Events

Conflict and Fragility

Refugees in Lebanon: despair or perspective?
6 Sep 2018 14:00 - 16:30
Bron: Forced to grow up too soon in Lebanon: Mahmoud © UNHCR/S. Baldwin
Introduction

According to the European Union, Syrian refugees should be hosted by the neighbouring countries Lebanon, Jordan and Turkey. In return, the European Union offers (financial) support. Also the Netherlands is a strong proponent of this ‘protection in the region’ policy. The Clingendael Institute has done extensive research into the refugee protection in Lebanon. Together with (regional) experts we discussed the results of the report. Has the EU policy delivered on its commitment to Syrian refugees?

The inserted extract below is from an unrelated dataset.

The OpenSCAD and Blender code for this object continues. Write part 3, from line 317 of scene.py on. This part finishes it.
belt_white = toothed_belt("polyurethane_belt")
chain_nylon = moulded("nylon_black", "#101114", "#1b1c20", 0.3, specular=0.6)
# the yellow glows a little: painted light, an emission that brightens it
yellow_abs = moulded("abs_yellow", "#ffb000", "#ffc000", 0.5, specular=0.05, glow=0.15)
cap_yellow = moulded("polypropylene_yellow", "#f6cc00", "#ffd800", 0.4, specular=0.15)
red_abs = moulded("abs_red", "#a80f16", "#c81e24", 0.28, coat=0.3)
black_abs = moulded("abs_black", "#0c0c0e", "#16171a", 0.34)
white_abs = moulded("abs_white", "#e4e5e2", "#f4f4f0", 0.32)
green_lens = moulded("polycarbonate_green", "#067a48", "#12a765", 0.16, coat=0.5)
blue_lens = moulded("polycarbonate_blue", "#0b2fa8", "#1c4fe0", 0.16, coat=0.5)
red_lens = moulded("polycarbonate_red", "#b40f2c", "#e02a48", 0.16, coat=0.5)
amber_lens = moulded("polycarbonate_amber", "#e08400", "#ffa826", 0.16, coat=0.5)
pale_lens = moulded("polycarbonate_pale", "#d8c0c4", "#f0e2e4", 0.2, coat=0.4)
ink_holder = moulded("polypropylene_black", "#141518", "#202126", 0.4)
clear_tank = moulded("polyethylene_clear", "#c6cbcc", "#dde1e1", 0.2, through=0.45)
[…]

Since 2016, ‘Protection in the region’ has become the main European policy response to the mass displacement of Syrians in the Middle East. With support of the Nationale Postcode Loterij, the Clingendael Institute has done extensive research into the refugee protection in Lebanon. According to this research, the quality of asylum for Syrian refugees is highly problematic. They face structural poverty, exploitation, abuse and discrimination. In addition, they are increasingly faced with forced returns.

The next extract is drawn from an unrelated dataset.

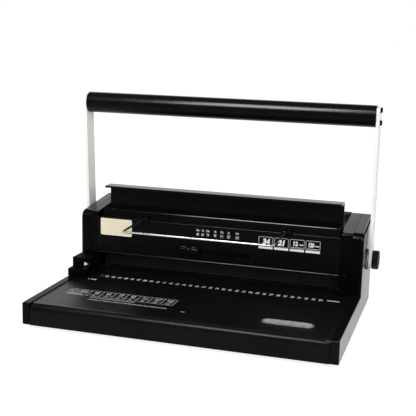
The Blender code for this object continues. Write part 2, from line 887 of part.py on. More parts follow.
def arm(name, side):
    """Flat bar from the hub to the end of the grip."""
    lean = Vector((grip_y - hub_y, grip_height - hub_height))
    along = lean.normalized()
    across = Vector((along.y, -along.x)) * (arm_width / 2)
    hub = Vector((hub_y, hub_height))
    low, high = hub - along * (arm_width / 2), hub + lean + along * arm_top_reach
    corners = [
        (*(low - across), arm_width / 2 - gap),
        (*(low + across), arm_width / 2 - gap),
        (*(high + across), arm_top_radius),
        (*(high - across), arm_top_radius),
    ]
    ends = sorted((side * arm_inner_x, side * arm_outer_x))
    bar = prism(name, "X", rounded(corners, small_steps // 2), ends[0], ends[1], "cream_paint")
    cut(bar, shaft_bore(name, side, shaft_radius + gap))
    for number, centre in enumerate(screw_centres()):
        through = sorted((side * (arm_inner_x - overrun), side * (arm_outer_x + overrun)))
        cut(bar, rod(f"{name}_screw_hole_{number}", centre, screw_hole_radius, through[0], through[1]))
    return bar


def screw_centres():
    """Y and Z of the two screws at each end of the grip, one above the other along the arm."""
    along = Vector((grip_y - hub_y, grip_height - hub_height)).normalized()
    middle = Vector((grip_y, grip_height))
    return [tuple(middle + along * (sign * screw_spacing / 2)) for sign in (1, -1)]


def grip_core():
    """Steel bar inside the grip, tapped at both ends for the arm's screws."""
    end = arm_inner_x - gap
    core_radius = grip_radius - grip_wall - gap
    core = rod("grip_core", (grip_y, grip_height), core_radius, -end, end, "core_alloy", round_steps)
    for side in (-1, 1):
        for number, centre in enumerate(screw_centres()):
            ends = sorted((side * (end + overrun), side * (arm_outer_x - screw_length - overrun)))
            cut(core, rod(f"core_hole_{side}_{number}", centre, screw_hole_radius, ends[0], ends[1]))
    return core


def grip_sleeve():
    """Foam sleeve over the core."""
    end = arm_inner_x - gap
    sleeve = rod("grip_sleeve", (grip_y, grip_height), grip_radius, -end, end, "grip_foam", round_steps)
    inner = rod("sleeve_bore", (grip_y, grip_height), grip_radius - grip_wall, -end - overrun, end + overrun)
    return cut(sleeve, inner)


def grip_screw(name, side, centre):
    head = arm_outer_x + gap
    top = head + screw_head_height
    profile = [
        (arm_outer_x - screw_length, 0),
        (arm_outer_x - screw_length, screw_shank_radius),
        (head, screw_shank_radius),
        (head, screw_head_radius),
        (top - screw_head_edge, screw_head_radius),
        (top, screw_head_radius - screw_head_edge),
        (top, 0),
    ]
    return turned(name, profile, centre, "black_plastic", side, small_steps // 2 + small_steps // 4)


def hub_knob(name, side):
    """Round nut that holds the arm on the shaft."""
    seat = arm_outer_x + gap
    end = seat + knob_length
    profile = [
        (seat + knob_bore_depth, 0),
        (seat + knob_bore_depth, shaft_radius + gap),
        (seat, shaft_radius + gap),
        (seat, knob_radius),
        (end - knob_chamfer, knob_radius),
        (end, knob_radius - knob_chamfer),
        (end, 0),
    ]
    return turned(name, profile, (hub_y, hub_height), "black_plastic", side, round_steps)


# Pieces that slide

def closer_ear(name, side):
    """Ear behind the plate, with a slot open at the back for the crank pin."""
    pin_y, pin_z = crank_pin(closer_crank_radius)
    half = crank_pin_radius + crank_slot_play
    ear_low, ear_high = pin_z - half - ear_wall, pin_z + half + ear_wall
    plate_back = closer_back - closer_thickness / 2
    ear_back = pin_y + ear_pin_cover
    ends = sorted((closer_end(side), closer_end(side) - side * ear_thickness))
    ear = block(name, (ends[0], plate_back, ear_low), (ends[1], ear_back, ear_high))
    slot_low = (ends[0] - overrun, closer_back + gap, pin_z - half)
    slot = block(name + "_slot", slot_low, (ends[1] + overrun, ear_back + overrun, pin_z + half))
    return cut(ear, slot)


def closer_plate():
    """Upper jaw: upright plate with a flange over the ledge."""
    pin_z = crank_pin(closer_crank_radius)[1]
    bottom = pin_z - crank_pin_radius - crank_slot_play - ear_wall
    path = [
        (closer_back - closer_flange_depth, closer_top, 0),
        (closer_back, closer_top, closer_bend_radius),
        (closer_back, bottom, 0),
    ]
    outline = bent_sheet(path, closer_thickness)
    plate = prism("closer_plate", "X", outline, closer_end(-1), closer_end(1), "satin_black")
    return add(plate, closer_ear("left_closer_ear", -1), closer_ear("right_closer_ear", 1))


def punch_bar():
    """Bar above the stripper with a pin for each hole and a lug over each crank."""
    half = hole_pitch * (hole_count - 1) / 2 + pin_side / 2 + bar_overhang
    low = (hole_row_centre_x - half, hole_row_y - bar_depth / 2, bar_bottom)
    high = (hole_row_centre_x + half, hole_row_y + bar_depth / 2, bar_top)
    bar = block("punch_bar", low, high, "tool_steel")
    add(bar, row_of_blocks("punch_pins", pin_side / 2, pin_tip, bar_bottom + gap))
    pin_z = crank_pin(punch_crank_radius)[1]
    slot_half = crank_pin_radius + crank_slot_play
    lug_back = hub_y - shaft_radius - running
    for side in (-1, 1):
        outer = side * (punch_crank_x - crank_thickness - running)
        ends = sorted((outer, outer - side * lug_width))
        lug_low = (ends[0], hole_row_y - bar_depth / 2, bar_top - gap)
        add(bar, block(f"lug_{side}", lug_low, (ends[1], lug_back, pin_z + slot_half + lug_wall)))
        slot_low = (ends[0] - overrun, hole_row_y, pin_z - slot_half)
        cut(bar, block(f"lug_slot_{side}", slot_low, (ends[1] + overrun, lug_back + overrun, pin_z + slot_half)))
    return bar


def size_knob_x():
    """Middle of the selector knob at rest, at the left end of its slot."""
    return size_slot_centre_x - size_slot_length / 2 + size_knob_start + size_knob_length / 2


def size_knob():
    """Knob in front of the cover, with its stem through the slot."""
    x, z = size_knob_x(), size_slot_z + size_knob_raise
    half, rise = size_knob_length / 2, size_knob_height / 2
    corners = [
        (x - half, z - rise, size_knob_corner),
        (x + half, z - rise, size_knob_corner),
        (x + half, z + rise, size_knob_corner),
        (x - half, z + rise, size_knob_corner),
    ]
    face = tower_front - running
    knob = prism("size_knob", "Y", rounded(corners), face - size_knob_depth, face, "black_plastic")
    stem_low = (x - size_stem_length / 2, face - overrun, size_slot_z - size_slot_height / 2 + running)
    stem_back = tower_front + sheet + running
    stem_high = (x + size_stem_length / 2, stem_back, size_slot_z + size_slot_height / 2 - running)
    return add(knob, block("size_stem", stem_low, stem_high))


def size_stop_bar():
    """Stepped bar behind the cover that the selector moves."""
    near = tower_front + sheet + running + gap
    far = near + size_bar_depth
    x = size_knob_x()
    low = size_slot_z - size_slot_height / 2
    step_length = size_travel / (size_step_count - 1)
    start = x - step_length
    outline = [(start + step_length * size_step_count, low), (start, low)]
    for number in range(size_step_count):
        height = low + size_bar_height + (size_step_count - number) * size_step_rise
        outline.append((start + step_length * number, height))
        outline.append((start + step_length * (number + 1), height))
    return prism("size_stop_bar", "Y", outline, near, far, "zinc")


def chip_tray():
    """Open tray under the die, drawn out at the back by a scoop."""
    near = tower_front + tray_front
    low = (-tray_half_length, near, tray_bottom)
    tray_back = back - gap
    tray = block("chip_tray", low, (tray_half_length, tray_back, tray_top), "black_plastic")
    inner_low = (-tray_half_length + tray_wall, near + tray_wall, tray_bottom + tray_wall)
    inner_high = (tray_half_length - tray_wall, tray_back - tray_back_wall, tray_top + overrun)
    scoop_z = (tray_bottom + tray_top) / 2
    scoop_low = (-tray_scoop_length / 2, tray_back - tray_scoop_depth, scoop_z - tray_scoop_height / 2)
    scoop_high = (tray_scoop_length / 2, tray_back + overrun, scoop_z + tray_scoop_height / 2)
    return cut(tray, block("tray_inside", inner_low, inner_high), block("tray_scoop", scoop_low, scoop_high))


def side_guide():
    """Stepped block on the left rim with a blade that stops the paper's edge."""
    seat = rim_top + gap
    end = tower_front - guide_clearance
    step, start = end - guide_high_length, end - guide_high_length - guide_low_length
    low_top, high_top = rim_top + guide_low_height, rim_top + guide_high_height
    corners = [
        (start, seat, 0),
        (end, seat, 0),
        (end, high_top, guide_corner),
        (step, high_top, guide_corner),
        (step, low_top, 0),
        (start, low_top, guide_corner),
    ]
    left = -half_width
    right = left + guide_width
    guide = prism("side_guide", "X", rounded(corners), left, right, "black_plastic")
    blade_low = (right - guide_blade_length, end - guide_blade_depth, table_top + gap)
    blade_high = (right + guide_blade_length, end, table_top + guide_blade_height)
    return add(guide, block("guide_blade", blade_low, blade_high))


def wire_bail():
    """Bent wire that holds the loops in front of the cover. Its ends turn in the clips."""
    pivot_y = tower_front - bail_pivot_standoff
    left, right = bail_centre_x - bail_width / 2, bail_centre_x + bail_width / 2
    run_y, run_z = pivot_y - bail_reach, bail_pivot_height - bail_droop
    tip = clip_slot / 2 + bail_trunnion
    bend = bail_bend_radius
    drop = bail_droop / bail_reach
    points = [(left + tip, pivot_y, bail_pivot_height), (left, pivot_y, bail_pivot_height)]
    for x, side in ((left, 1), (right, -1)):
        arc = []
        for step in range(bend_steps + 1):
            turn = pi / 2 * step / bend_steps
            y = run_y + bend * (1 - sin(turn))
            arc.append((x + side * bend * (1 - cos(turn)), y, run_z + drop * (y - run_y)))
        points += arc if side > 0 else arc[::-1]
    points += [(right, pivot_y, bail_pivot_height), (right - tip, pivot_y, bail_pivot_height)]
    return tube("wire_bail", points, bail_wire_radius, "bright_steel", 2)


# Assembly

def make_frame():
    side_panel("left_side_panel", -1)
    side_panel("right_side_panel", 1)
    base_pan()
    table_plate()
    die_plate()
    punch_stripper()
    end_housing("left_end_housing", -1)
    end_housing("right_end_housing", 1)
    front_cover()
    low_front_panel()
    rear_cover()
    label_plate()
    badge_plate()
    return_spring()
    for side, word in ((-1, "left"), (1, "right")):
        foot(f"{word}_front_foot", side * (half_width - foot_inset_x), front + foot_inset_y)
        foot(f"{word}_rear_foot", side * (half_width - foot_inset_x), back - foot_inset_y)
        shaft_bush(f"{word}_shaft_bush", side)
        pivot_boss(f"{word}_pivot_boss", side)
        bail_clip(f"{word}_bail_clip", bail_centre_x + side * bail_width / 2)
        housing_screw(f"{word}_housing_screw", side)


def make_handle():
    pieces = [main_shaft(), grip_core(), grip_sleeve()]
    closer_crank_x = housing_outer - running - running
    for side, word in ((-1, "left"), (1, "right")):
        pin_length = closer_crank_x - crank_thickness - abs(closer_end(side)) + ear_thickness
        pieces.append(crank(f"{word}_closer_crank", side, closer_crank_radius, closer_crank_x, pin_length))
        pin_reach = running + lug_width
        pieces.append(crank(f"{word}_punch_crank", side, punch_crank_radius, punch_crank_x, pin_reach))
        pieces.append(arm(f"{word}_arm", side))
        pieces.append(hub_knob(f"{word}_hub_knob", side))
        for place, centre in zip(("upper", "lower"), screw_centres()):
            pieces.append(grip_screw(f"{word}_{place}_grip_screw", side, centre))
    pivot("handle_axis", (0, hub_y, hub_height), *pieces)


def make_sliding_pieces():
    pivot("closer_axis", (0, closer_back, ledge_height), closer_plate())
    pivot("punch_axis", (0, hole_row_y, bar_bottom), punch_bar())
    pivot("size_axis", (size_knob_x(), tower_front, size_slot_z), size_knob(), size_stop_bar())
    pivot("guide_axis", (-half_width, tower_front - guide_clearance, rim_top), side_guide())
    pivot("tray_axis", (0, back, tray_bottom), chip_tray())
    bail_place = (bail_centre_x, tower_front - bail_pivot_standoff, bail_pivot_height)
    pivot("bail_axis", bail_place, wire_bail())


def main():
    for obj in list(bpy.data.objects):
        bpy.data.objects.remove(obj)
    make_frame()
    make_handle()
    make_sliding_pieces()


main()
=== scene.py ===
import json
from math import cos, pi, radians, sin

import bmesh
import bpy
from mathutils import Matrix, Vector

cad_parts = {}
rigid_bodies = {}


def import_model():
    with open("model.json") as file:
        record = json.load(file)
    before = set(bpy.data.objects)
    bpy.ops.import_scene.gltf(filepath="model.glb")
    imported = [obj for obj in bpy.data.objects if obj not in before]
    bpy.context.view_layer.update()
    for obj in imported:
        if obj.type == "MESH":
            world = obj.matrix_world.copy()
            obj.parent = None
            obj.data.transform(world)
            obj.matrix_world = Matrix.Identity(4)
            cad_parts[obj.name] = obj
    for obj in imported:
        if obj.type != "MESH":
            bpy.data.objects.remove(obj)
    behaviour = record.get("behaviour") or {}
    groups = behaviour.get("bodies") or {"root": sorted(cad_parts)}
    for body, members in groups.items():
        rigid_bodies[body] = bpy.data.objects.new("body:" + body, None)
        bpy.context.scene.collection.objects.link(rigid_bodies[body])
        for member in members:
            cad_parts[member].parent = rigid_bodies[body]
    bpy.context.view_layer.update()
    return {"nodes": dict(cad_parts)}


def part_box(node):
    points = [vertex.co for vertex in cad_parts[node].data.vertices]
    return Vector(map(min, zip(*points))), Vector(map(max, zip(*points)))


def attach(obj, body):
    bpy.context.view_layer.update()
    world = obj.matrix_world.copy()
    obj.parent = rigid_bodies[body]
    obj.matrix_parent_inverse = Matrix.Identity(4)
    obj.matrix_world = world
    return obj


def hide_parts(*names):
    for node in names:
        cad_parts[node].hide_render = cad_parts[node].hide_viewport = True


mm = 0.001

for leftover in list(bpy.data.objects):
    bpy.data.objects.remove(leftover, do_unlink=True)

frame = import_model()


class Wire:
    # one socket of a material, so that shader maths reads as a plain sum
    def __init__(self, tree, socket=None):
        self.tree = tree
        self.socket = socket

    def node(self, kind, settings=None, sockets=None, output=0):
        made = self.tree.nodes.new(kind)
        for key, value in (settings or {}).items():
            setattr(made, key, value)
        for key, value in (sockets or {}).items():
            if isinstance(value, Wire):
                self.tree.links.new(value.socket, made.inputs[key])
            else:
                made.inputs[key].default_value = value
        return Wire(self.tree, made.outputs[output])

    def maths(self, operation, first, second):
        return self.node("ShaderNodeMath", {"operation": operation}, {0: first, 1: second})

    def __add__(self, other):
        return self.maths("ADD", self, other)

    __radd__ = __add__

    def __sub__(self, other):
        return self.maths("SUBTRACT", self, other)

    def __rsub__(self, other):
        return self.maths("SUBTRACT", other, self)

    def __mul__(self, other):
        return self.maths("MULTIPLY", self, other)

    __rmul__ = __mul__

    def __abs__(self):
        return self.maths("ABSOLUTE", self, 0.0)

    def spread(self, fromLow, fromHigh, toLow=0.0, toHigh=1.0):
        # the value moved from one range to another, held at the ends
        return self.node("ShaderNodeMapRange", {"clamp": True}, {
            "Value": self, "From Min": fromLow, "From Max": fromHigh, "To Min": toLow, "To Max": toHigh,
        })

    def colours(self, first, second):
        # first where the value is 0, second where it is 1
        mixed = {0: self, 6: first, 7: second}
        return self.node("ShaderNodeMix", {"data_type": "RGBA"}, mixed, output=2)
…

Together with (regional) experts we discussed the outcomes of the report and analysed the ‘protection in the region’ policy of the European Union. What are the pros and cons of this policy? Has the European Union delivered on its commitment to Syrian refugees? And what can donors do to improve the protection of Syrian refugees in the region?

About the speakers
Ana Uzelac
and Jos Meester are researchers at the Conflict Research Unit of the Clingendael Institute and co-authors of the report ‘Is there protection in the region? Leveraging funds and political capital in Lebanon’s refugee crisis’. With the assistance of moderator Saskia Baas, Ana and Jos will discuss the main findings of the report and the lessons for the broader protection agenda in the region.

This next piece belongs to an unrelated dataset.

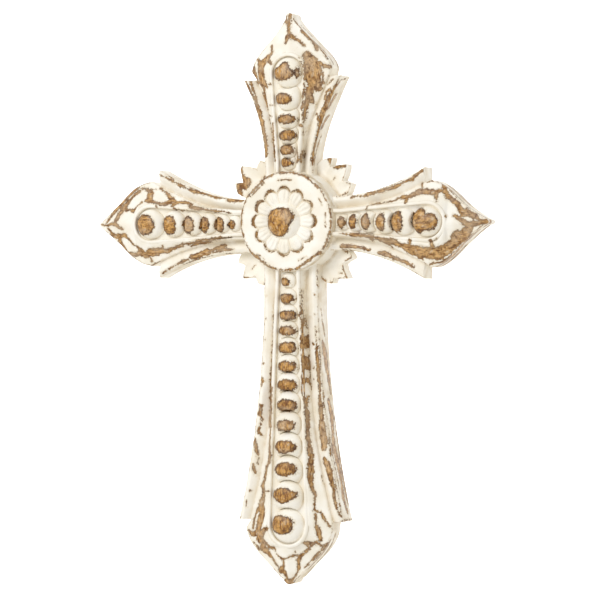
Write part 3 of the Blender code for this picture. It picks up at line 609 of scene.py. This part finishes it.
def armSection(arm, s, flanged, hand):
    # half a section, from the middle of the front round to the middle of the back, for every station at once;
    # hand is 1 for the right half and -1 for the left
    half = bladeHalf(arm, s)
    shift = sideways(arm, s)
    outer = np.where(flanged, flangeOuter(arm, s), half)
    crest = half + arm["crestShare"] * (outer - half)
    inner = np.maximum(np.minimum(channelHalf(arm, s) + arm["rimWidth"], 0.6 * half), 0.22 * half)
    zero = 0 * s

    front = [zero[:, None], spread(zero, inner, lipCols), spread(inner, half, bladeCols)]
    front = np.concatenate(front, axis=1)
    top = bladeTop(arm, s[:, None], front)
    low, rise, arris = [np.where(flanged, flangeZ, wallZ)
                        for flangeZ, wallZ in zip((creaseZ, crestZ, flangeEdgeZ), plainWallZ)]
    # flange: a hollow rise of 0.35*t + 0.65*ease(t) from the crease to the crest, then a chamfer down to the
    # outer arris
    t = np.arange(1, flangeCols + 1) / flangeCols
    w = [front, spread(half, half + 0.2 * flanged, creaseCols), half[:, None] + (crest - half)[:, None] * t,
         spread(crest, outer, chamferCols), spread(outer, outer, wallCols)]
    z = [top, spread(top[:, -1], low, creaseCols),
         low[:, None] + (rise - low)[:, None] * (0.35 * t + 0.65 * t * t * (3 - 2 * t)),
         spread(rise, arris, chamferCols), spread(arris, zero, wallCols)]
    # back, with the routed slot where there is one; elsewhere the slot's columns lie near the middle
    radius = nailSlot["radius"]
    past = np.abs(s - (arm["reach"] - nailSlot["fromTip"])) - (nailSlot["halfLength"] - radius)
    past = np.maximum(past, 0)
    inSlot = arm["slot"] & (past < 0.97 * radius)
    side = np.where(inSlot, np.sqrt(np.maximum(radius ** 2 - past ** 2, 0)), np.minimum(1.0, 0.3 * half))
    depth = np.where(inSlot, nailSlot["depth"], 0.0)
    w += [spread(outer, side, backCols), spread(side, side, nailSlot["wallCols"]),
          spread(side, zero, nailSlot["floorCols"])]
    z += [spread(zero, zero, backCols), spread(zero, depth, nailSlot["wallCols"]),
          spread(depth, depth, nailSlot["floorCols"])]
    w, z = np.concatenate(w, axis=1), np.concatenate(z, axis=1)
    # the right-hand flange may end further out than the left: lean*ease((x - 20)/18)*exp(-((s - end)/14)^2)
    x = shift[:, None] + hand * w
    y = s[:, None] + arm["lean"] * ease((x - 20) / 18) * np.exp(-((s - arm["flangeEnd"]) / 14) ** 2)[:, None]
    return np.stack([x, y, z], axis=-1)


def addToArm(arm, part, points, worn, grimeAndShade, faces, scorch=0.5):
    # every piece of an arm is shaped on the upright one and turned with it; a level arm's grain runs along x
    points = turned(points, arm["turn"], arm["drop"])
    makePiece(arm["name"].replace("arm", part), points, worn, grimeAndShade, faces, scorch, abs(arm["turn"]) == 90)


# how far the paint is rubbed on an arm's edges, walls and back, on the worn field's scale
armWear = dict(bladeArris=0.41, finialArris=0.51, flangeArris=0.51, underFinial=0.40, wall=0.34, wallTop=0.49,
               wallFoot=0.46, back=0.36)


def buildArm(arm):
    # both halves of the section make a loop, which is smoothed, wavered and worn, and carried along the arm
    s, flanged = armRows(arm)
    right, left = armSection(arm, s, flanged, 1), armSection(arm, s, flanged, -1)
    loop = np.concatenate([right, left[:, -2:0:-1]], axis=1)
    rounded = roundOver(loop, 2)
    # below 9.5 mm nothing is smoothed: the back stays flat, and the slot's walls square
    front = loop[..., 2] > 9.5
    loop = np.where(front[..., None], rounded, loop)
    x, y, z = loop[..., 0], loop[..., 1], loop[..., 2]
    # all that faces forwards is a little uneven
    high = ease((z - 12.5) / 2)
    z = z + high * (0.22 * waver(x, y, size=17, seed=3) + 0.10 * waver(x, y, size=6, seed=4))

    # the side walls have their own strokes of (s, z, h)
    column = np.arange(x.shape[1])
    fromFront = np.minimum(column, len(column) - column)
    onWall = fromFront[None, :] > np.where(flanged, outerCol - 1, arrisCol + 1)[:, None]
    half = bladeHalf(arm, s)[:, None]
    outer = np.where(flanged, flangeOuter(arm, s), half[:, 0])[:, None]
    fromMiddle = np.abs(x - sideways(arm, s)[:, None])
    worn = np.minimum(strokeField(x, y, arm["strokes"]), 1 - ovalField(x, y, arm["kept"]))
    arris = np.where(flanged[:, None], armWear["bladeArris"], armWear["finialArris"])
    arris = arris - perMm * np.abs(fromMiddle - half + 0.3)
    chamfer = np.where(flanged[:, None], armWear["flangeArris"], armWear["underFinial"])
    chamfer = chamfer - perMm * np.abs(fromMiddle - outer + 0.4)
    patchy = 0.06 * waver(x, y, size=22, seed=8)
    worn = np.maximum(worn, np.maximum(arris, chamfer) + patchy)
    walls = np.where(x > 0, strokeField(y, z, arm["rightWall"]), strokeField(y, z, arm["leftWall"]))
    walls = np.maximum(walls, armWear["wall"] + 0.05 * waver(y * 0.6, z * 1.6, size=11, seed=9))
    topEdge = armWear["wallTop"] - perMm * np.abs(z - np.where(flanged[:, None], 15.6, 14.2))
    walls = np.maximum(walls, np.maximum(armWear["wallFoot"] - perMm * z, topEdge) + patchy)
    worn = np.where(onWall, np.where(z > 0.05, walls, armWear["back"]), worn)
    # dirt lies in patches on the walls, and the crease beside the blade is darkened with dirt and painted
    # shade
    crease = np.exp(-((fromMiddle - half - 0.6) / 1.7) ** 2) * flanged[:, None]
    grimeAndShade = np.where(onWall, 0.30 + 0.25 * waver(y * 0.5, z, size=12, seed=10), 0.35 * crease)
    # bare wood lies 0.3 mm below the paint
    z = z - high * 0.3 * ease((worn - 0.47) / 0.08)
    rows, cols = x.shape
    faces = quadsOf(rows, cols).tolist() + [list(range(cols))]
    addToArm(arm, "arm", np.stack([x, y, z], axis=-1), worn, np.clip(grimeAndShade, 0, 1), faces)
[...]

The registration of the two panel discussions can be viewed here: NPL Panel 1 and NPL Panel 2.

About the panellists 

  • Dr. Imad Salamey. Dr. Imad Salamey is professor and director of the Institute for Social Justice and Conflict Resolution at the Lebanese American University in Beirut. Dr. Salamey is a widely published researcher and scholar, specialising on the intricacies of the Lebanese political system. He is also a contributing editor to the Arab Weekly.
  • Daniel Howden. Daniel is a senior editor at Refugees Deeply, a unique independent digital media project dedicated to covering refugee and migration issues around the globe. Since its inception in 2015, Refugees Deeply has become an influential platform that has informed public and policy debates on these salient issues of our times. A contributor to the Economist and the Guardian, Daniel was previously the Africa correspondent and deputy foreign editor at the Independent.
  • Dr. Doğuş Şimşek. Dr Doğuş Şimşek is an academic specialising on issues of protracted displacement in Turkey. She is the author of numerous publications on the sociology of Syrian displacement and Turkey’s migration policies, including an analysis of the impact of EU-Turkey statement on the lived experiences of Syrian refugees in the country. Dr. Şimşek received her PhD in Sociology from City University London and currently teaches at the College of Social Sciences and Humanities at Koç University in Istanbul

About the moderator

Saskia Baas is heading the Durable Solutions Platform. DSP is an Amman-based research platform designed to provide recommendations and promote dialogue about long-term solutions to displacement in Syria and neighbouring countries. It is a joint inititive by the Danish Refugee Council, the International Rescue Committee (IRC) and the Norwegian Refugee Council (NRC).